The third kind of prayer, however, is truly religious insofar as it is intensely subjective, profoundly emotional, imbued with a sense of awe and personal dependency; and it is this prayerfulness, which is in perfect accord with his somber nostalgic mood on this gray wintry morning, that he now employs, or by which he is now caught up. He looks backward into time. Seeking stability, permanence, eternality, amid or underlying the unceasing flow of eventful change, he contemplates or (more accurately) feels his way into the past—his own individual personal past as well as the historic past of this little Hudson River town in which he grew up. And he does find permanence there. The past presents itself to the remembering mind as a completed reality wherein one can see how events conform to one another, are fitted together through the operations of casual efficacy, this thing happening because that thing does and in turn causing something else, shaping a structure from whose order the contemplative observer may learn something of the workings of God’s mind, something of the nature of God’s will. The lessons thus learned are highly qualified, however. Roosevelt knows well that the past never exactly repeats itself, is therefore no mirror of the future into which he can look for precise instructions as to what he should now do. He realizes through his feeling self that the past as persistent memory is the very stuff or substance of the living flowing present through which it extends, as an ongoing but continuously changing pattern of event, into anticipated, apprehended future time. This is the mainstream flow of the world, this the felt essence of his profound conservatism. And on this morning of gray melancholy, he in his present self and the boy he remembers himself to have been here at Hyde Park—also between this Georgian mansion that is now his one true home and the smaller, more modest Victorian house in which he was born; and between the town of Hyde Park today and the Hyde Park of distant and receding yesterdays. By this awareness his sore and weary spirit is somehow soothed and refreshed, his optimistic faith restored.

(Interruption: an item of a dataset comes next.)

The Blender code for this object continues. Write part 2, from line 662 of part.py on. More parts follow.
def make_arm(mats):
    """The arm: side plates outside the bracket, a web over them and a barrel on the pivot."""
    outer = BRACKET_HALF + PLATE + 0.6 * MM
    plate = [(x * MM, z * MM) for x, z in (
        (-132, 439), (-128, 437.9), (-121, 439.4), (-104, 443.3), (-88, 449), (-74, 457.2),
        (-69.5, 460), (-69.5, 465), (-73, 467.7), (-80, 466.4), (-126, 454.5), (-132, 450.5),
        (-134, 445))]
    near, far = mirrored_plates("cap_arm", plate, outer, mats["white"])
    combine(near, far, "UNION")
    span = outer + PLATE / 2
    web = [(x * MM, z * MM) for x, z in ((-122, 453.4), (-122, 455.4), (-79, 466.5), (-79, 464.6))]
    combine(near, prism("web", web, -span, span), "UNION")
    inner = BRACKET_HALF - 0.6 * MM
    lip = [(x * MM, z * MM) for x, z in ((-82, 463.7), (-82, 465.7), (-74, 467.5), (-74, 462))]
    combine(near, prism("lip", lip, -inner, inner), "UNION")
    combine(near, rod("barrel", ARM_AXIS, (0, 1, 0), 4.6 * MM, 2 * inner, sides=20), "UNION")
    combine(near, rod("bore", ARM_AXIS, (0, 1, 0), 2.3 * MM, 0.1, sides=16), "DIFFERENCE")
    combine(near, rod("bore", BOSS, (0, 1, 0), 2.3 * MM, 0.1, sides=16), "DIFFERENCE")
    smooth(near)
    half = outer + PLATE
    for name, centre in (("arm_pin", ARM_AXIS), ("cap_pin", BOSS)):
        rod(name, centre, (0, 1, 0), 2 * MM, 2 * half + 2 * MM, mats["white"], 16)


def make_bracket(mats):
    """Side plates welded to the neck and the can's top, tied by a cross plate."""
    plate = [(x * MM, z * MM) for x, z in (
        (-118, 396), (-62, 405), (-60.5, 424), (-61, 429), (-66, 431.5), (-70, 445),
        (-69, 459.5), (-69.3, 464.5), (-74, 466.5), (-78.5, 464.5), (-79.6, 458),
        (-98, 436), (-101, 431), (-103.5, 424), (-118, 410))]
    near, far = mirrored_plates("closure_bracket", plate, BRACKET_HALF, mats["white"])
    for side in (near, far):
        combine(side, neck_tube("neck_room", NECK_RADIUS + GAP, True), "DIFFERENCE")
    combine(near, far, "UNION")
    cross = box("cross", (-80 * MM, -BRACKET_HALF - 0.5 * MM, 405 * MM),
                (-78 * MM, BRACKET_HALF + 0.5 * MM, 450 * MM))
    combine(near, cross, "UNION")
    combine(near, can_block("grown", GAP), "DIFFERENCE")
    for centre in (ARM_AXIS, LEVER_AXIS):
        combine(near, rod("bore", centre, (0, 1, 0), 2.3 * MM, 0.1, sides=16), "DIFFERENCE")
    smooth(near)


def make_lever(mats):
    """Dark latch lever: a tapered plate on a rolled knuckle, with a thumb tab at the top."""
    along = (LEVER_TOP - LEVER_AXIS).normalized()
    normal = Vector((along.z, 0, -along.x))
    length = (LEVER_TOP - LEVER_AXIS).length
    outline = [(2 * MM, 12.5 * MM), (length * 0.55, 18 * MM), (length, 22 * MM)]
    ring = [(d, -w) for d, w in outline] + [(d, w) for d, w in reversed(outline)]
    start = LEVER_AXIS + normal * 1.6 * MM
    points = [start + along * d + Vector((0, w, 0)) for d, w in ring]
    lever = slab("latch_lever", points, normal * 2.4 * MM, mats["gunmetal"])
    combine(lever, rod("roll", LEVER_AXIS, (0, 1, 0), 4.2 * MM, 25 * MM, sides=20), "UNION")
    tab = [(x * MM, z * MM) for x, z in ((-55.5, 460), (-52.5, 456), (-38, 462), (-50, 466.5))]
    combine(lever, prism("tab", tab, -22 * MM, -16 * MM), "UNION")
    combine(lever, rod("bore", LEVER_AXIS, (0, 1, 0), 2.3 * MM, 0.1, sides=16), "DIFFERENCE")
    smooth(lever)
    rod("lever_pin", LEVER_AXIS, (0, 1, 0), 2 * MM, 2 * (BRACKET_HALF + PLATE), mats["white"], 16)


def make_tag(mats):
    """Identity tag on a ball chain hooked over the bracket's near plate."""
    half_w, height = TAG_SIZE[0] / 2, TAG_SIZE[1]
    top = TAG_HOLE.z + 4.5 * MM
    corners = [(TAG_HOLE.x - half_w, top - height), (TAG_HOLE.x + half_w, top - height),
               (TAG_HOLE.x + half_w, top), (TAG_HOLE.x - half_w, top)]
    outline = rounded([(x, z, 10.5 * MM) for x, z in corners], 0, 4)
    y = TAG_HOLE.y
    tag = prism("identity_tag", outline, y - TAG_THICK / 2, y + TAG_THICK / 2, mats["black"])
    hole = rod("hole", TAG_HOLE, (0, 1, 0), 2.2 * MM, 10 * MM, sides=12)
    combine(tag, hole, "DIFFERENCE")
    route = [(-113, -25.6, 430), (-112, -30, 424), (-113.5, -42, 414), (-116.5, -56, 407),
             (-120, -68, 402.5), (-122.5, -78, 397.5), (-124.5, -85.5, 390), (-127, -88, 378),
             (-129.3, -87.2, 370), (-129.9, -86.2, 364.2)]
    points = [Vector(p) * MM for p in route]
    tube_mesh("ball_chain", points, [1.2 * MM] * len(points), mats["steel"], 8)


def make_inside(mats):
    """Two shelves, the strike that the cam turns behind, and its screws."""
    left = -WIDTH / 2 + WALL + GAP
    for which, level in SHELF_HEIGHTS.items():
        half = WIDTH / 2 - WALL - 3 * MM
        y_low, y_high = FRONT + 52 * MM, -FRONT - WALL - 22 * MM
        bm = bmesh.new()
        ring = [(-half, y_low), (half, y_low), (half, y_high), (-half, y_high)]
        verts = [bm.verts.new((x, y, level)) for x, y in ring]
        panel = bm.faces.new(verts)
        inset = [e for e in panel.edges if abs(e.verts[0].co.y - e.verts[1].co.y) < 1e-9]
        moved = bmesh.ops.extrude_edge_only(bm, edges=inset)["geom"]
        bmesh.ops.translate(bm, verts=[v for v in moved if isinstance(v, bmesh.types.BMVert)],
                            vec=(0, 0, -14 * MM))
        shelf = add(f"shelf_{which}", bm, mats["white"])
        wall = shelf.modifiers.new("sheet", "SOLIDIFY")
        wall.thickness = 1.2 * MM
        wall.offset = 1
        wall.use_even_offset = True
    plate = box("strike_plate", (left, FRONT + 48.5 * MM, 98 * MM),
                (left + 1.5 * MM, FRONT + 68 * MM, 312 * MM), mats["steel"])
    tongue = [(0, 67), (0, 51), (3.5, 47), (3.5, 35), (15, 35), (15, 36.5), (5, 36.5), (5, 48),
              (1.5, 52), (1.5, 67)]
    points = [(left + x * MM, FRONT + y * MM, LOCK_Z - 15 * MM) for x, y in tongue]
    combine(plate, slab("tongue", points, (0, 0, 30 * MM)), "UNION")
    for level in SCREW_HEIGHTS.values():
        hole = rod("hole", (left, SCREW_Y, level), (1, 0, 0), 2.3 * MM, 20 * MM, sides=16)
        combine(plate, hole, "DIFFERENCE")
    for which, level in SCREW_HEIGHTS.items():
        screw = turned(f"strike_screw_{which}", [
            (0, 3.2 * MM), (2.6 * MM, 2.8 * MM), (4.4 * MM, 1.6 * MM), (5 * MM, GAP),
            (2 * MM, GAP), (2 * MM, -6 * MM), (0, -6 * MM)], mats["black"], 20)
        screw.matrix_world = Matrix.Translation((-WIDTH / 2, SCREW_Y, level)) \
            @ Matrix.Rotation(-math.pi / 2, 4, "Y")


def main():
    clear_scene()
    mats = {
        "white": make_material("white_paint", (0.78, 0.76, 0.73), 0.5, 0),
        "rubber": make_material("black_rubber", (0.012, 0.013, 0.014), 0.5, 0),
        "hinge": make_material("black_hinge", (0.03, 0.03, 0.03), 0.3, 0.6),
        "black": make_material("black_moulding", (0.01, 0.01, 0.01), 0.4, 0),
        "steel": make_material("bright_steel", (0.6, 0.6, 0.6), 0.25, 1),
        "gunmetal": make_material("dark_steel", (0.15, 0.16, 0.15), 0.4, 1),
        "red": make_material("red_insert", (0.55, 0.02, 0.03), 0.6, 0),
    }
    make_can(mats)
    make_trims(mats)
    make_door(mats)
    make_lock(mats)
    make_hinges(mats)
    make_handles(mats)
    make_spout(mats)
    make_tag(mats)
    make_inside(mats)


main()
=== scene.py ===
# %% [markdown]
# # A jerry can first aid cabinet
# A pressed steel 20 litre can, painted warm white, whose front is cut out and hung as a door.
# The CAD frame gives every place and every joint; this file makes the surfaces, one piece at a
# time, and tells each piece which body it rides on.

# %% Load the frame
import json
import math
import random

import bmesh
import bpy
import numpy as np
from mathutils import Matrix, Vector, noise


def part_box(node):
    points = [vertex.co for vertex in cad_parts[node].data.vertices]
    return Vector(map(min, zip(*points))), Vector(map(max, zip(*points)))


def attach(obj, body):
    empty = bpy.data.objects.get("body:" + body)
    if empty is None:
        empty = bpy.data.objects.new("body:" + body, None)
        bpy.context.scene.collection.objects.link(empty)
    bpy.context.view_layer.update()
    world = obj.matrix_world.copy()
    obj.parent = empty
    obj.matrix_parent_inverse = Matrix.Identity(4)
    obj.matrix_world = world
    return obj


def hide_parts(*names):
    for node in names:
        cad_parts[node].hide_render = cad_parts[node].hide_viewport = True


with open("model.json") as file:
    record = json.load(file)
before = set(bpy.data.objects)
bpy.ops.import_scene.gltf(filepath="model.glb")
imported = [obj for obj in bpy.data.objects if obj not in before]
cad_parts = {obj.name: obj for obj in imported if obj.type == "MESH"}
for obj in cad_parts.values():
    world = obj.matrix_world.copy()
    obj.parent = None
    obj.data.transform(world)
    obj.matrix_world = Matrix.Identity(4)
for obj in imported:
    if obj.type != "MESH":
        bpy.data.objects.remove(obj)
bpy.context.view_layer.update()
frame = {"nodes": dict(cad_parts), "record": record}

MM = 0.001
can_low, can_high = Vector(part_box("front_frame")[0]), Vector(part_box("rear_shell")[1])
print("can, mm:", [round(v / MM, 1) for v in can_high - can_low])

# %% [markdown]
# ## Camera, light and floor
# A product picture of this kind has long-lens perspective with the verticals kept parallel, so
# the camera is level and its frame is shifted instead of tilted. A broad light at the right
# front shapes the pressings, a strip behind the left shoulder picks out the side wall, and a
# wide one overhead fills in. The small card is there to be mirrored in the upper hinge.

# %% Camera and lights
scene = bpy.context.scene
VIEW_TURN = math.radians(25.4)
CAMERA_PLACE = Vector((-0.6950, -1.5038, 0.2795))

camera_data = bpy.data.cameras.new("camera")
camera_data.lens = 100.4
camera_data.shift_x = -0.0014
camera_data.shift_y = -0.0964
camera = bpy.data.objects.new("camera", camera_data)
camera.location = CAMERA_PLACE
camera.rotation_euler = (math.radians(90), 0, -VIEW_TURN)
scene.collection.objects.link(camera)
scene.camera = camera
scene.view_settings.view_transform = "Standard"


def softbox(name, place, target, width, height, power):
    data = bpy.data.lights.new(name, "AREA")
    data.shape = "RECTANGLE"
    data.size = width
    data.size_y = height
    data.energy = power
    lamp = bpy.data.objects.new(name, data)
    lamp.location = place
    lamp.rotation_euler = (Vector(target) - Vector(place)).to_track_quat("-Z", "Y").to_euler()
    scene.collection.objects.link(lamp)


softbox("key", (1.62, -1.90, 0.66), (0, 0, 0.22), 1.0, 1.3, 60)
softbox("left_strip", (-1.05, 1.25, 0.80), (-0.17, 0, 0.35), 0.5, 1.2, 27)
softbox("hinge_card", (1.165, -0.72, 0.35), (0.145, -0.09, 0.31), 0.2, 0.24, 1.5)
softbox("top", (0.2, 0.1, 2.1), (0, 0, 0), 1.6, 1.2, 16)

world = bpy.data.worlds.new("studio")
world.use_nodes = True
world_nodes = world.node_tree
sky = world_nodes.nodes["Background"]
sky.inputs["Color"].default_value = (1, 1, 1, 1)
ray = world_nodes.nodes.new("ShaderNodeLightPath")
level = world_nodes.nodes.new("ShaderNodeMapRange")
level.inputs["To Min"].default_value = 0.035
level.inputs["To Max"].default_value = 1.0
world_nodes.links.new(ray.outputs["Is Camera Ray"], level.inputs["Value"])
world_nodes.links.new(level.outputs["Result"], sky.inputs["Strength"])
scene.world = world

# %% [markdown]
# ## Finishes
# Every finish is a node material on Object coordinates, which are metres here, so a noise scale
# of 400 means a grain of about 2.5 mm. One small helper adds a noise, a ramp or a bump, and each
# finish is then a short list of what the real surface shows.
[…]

First, how about that prose, huh? Second, how about that insight into the mind of a historical figure. Reading this makes me think that this Kenneth Davis could become FDR if he wanted to, could get into the wheelchair, put on the glasses, clamp his teeth down on the cigarette holder, and become Franklin Delano Roosevelt.

I also like what this passage says about being a leader, about how a leader’s power is confined to nudging, tugging, prodding, and braking. Because, boy, that is sure what it feels like for me. But what strikes me most about this passage is the way FDR, the leader of the free world at one of that world’s most critical turning points, allowed his mind to be swayed and decisions to be made by cryptic messages he thought he was receiving from God while he played solitaire. The weight of the world teetering on a precarious fulcrum and there he is, looking for answers in the turn of the next random card. GWB would probably be proud.

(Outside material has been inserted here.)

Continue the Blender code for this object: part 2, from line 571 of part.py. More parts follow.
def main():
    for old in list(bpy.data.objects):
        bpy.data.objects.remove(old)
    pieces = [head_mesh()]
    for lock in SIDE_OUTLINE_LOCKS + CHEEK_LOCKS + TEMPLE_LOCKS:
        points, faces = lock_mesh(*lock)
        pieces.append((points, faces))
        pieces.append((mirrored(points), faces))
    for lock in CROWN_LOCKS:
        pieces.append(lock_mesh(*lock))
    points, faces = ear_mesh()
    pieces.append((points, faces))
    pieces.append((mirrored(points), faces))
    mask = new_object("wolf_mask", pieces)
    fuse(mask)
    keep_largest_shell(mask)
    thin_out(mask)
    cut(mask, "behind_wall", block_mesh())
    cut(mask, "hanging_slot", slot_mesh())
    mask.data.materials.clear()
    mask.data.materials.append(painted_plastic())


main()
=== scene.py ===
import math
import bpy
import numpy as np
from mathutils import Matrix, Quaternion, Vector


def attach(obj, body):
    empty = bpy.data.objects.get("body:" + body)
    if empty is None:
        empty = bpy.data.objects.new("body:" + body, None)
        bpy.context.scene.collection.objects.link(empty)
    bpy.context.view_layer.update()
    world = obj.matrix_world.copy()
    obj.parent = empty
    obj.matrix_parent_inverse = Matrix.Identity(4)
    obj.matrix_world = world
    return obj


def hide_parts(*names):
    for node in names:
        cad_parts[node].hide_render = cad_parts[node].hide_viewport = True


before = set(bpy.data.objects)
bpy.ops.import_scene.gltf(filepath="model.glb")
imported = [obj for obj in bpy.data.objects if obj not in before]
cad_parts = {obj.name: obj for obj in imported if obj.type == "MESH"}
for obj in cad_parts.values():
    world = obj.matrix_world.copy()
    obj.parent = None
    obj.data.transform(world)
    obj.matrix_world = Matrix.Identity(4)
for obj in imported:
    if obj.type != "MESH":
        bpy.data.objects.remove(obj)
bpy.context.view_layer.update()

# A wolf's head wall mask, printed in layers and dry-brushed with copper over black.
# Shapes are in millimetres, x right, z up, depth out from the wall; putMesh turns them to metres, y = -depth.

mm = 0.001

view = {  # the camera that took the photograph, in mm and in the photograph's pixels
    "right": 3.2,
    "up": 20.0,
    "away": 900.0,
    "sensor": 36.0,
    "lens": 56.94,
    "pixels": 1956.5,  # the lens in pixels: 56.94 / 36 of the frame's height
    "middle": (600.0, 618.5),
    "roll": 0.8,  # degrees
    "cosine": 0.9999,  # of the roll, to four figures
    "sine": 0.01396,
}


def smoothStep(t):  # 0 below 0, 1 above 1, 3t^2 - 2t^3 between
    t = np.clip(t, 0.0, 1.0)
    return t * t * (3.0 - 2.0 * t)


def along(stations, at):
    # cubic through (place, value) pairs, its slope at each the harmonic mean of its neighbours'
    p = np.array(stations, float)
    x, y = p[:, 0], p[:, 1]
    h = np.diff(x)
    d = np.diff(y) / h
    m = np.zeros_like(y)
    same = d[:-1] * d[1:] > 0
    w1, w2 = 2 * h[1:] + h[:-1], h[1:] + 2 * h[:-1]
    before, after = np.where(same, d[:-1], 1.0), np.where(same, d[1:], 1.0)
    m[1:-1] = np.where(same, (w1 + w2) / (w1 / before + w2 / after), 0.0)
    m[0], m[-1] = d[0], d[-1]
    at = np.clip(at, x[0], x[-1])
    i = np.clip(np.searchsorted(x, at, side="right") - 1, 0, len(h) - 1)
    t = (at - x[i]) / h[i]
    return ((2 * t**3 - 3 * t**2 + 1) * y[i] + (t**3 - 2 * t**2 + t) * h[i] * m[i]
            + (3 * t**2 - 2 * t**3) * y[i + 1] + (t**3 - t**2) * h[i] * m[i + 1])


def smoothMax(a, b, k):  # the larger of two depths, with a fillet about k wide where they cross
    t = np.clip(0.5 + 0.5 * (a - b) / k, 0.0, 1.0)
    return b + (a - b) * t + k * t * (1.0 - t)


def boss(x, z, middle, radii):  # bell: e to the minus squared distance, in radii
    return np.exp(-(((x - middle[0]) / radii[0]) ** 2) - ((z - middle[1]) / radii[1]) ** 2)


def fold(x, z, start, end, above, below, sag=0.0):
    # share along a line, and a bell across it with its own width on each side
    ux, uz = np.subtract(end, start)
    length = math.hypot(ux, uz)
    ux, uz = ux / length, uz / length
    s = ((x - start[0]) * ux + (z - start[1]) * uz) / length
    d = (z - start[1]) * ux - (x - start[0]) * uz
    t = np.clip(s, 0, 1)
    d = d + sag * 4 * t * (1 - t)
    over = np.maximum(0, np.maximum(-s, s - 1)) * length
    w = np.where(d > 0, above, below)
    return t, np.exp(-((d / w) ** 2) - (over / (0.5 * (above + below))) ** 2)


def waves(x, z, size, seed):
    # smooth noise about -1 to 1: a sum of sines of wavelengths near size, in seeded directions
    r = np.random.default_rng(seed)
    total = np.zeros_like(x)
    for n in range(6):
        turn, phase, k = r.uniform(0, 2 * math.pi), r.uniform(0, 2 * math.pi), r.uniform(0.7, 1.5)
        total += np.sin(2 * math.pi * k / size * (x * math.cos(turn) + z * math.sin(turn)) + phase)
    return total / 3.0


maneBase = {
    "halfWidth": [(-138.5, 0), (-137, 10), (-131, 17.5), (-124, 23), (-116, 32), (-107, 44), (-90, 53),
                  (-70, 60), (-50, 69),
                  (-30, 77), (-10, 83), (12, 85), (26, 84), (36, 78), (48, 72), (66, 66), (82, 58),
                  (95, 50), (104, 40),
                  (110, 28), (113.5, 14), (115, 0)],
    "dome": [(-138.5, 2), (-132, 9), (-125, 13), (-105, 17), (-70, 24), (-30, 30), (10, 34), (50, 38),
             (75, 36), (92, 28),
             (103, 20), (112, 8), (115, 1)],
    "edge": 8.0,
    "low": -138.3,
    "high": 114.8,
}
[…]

There’s a one page summary in the FDR book about the sinking of the Bismarck which is one of the things I stumble across in history books sometimes that I immediately want to know more about. I therefore ordered a copy of Sink the Bismarck! By C. S. Forester, evidently the authoritative expert on the subject.

As a “man of action,” Hopkins, like Roosevelt, was the opposite of ideological, and like Roosevelt, he thereby avoided a typical fallacy of the ideological mind, namely, the conclusion that what people do (history, that is) is wholly determined by forces—economic, in Marx; organismic in Spengler; Christian in Toynbee—that are themselves ahistorical and beyond human control. In both Hopkins’s and Roosevelt’s conviction, if more vividly in Roosevelt’s than in Hopkins’s, human beings were by God’s will free to choose; though they worked out God’s grand design, they must do so through the anguish of personal choice, guided by such signs of His will as He permitted them, human freedom being integral to God’s design. But in eschewing both ideology and the quest for fundamental causes, Hopkins, like Roosevelt, also eschewed coherence and fundamental consistency in his dealings with current event. The whole of his mental concern was with the event itself, and about this he asked questions of “what” and “how” to the virtual exclusion of “why.”

This passage is a lot like the whole book. I find it interesting as hell but I’m uncertain as to what it exactly means.

He presented his proposals to Congress on April 27, as a seven-point “economic stabilization program.” Each of the points, in his statement of it, was preceded by the phrase “to keep the cost of living from spiraling upward.” They were: 1) heavy taxation to “keep personal and corporate profits at a reasonable rate, the word ‘reasonable’ being defined at a low level”; 2) price ceilings, including “ceilings on rents for dwellings in all areas affected by war industries”; 3) wage controls (“we must stabilize the remuneration received by individuals for their work”); 4) stabilization of “prices received by growers for the products of their lands”; 5) increased purchase of war bonds by “all citizens” to prevent their using war-increased earnings “to buy articles which are not essential”; 6) strict rationing “of all essential commodities of which there is a scarcity”; 7) discouragement of credit and installment buying joined with encouragement of “the paying off of debts, mortgages, and other obligations.”

Can you believe this? Can you imagine GWB proposing this to help finance the war against terrorism? Roosevelt later defined the “low level” he would keep everyone’s income at after taxes as $25,000. That’s 1942 dollars. Today that would be $282,812.50. Okay, I guess that’s not that bad.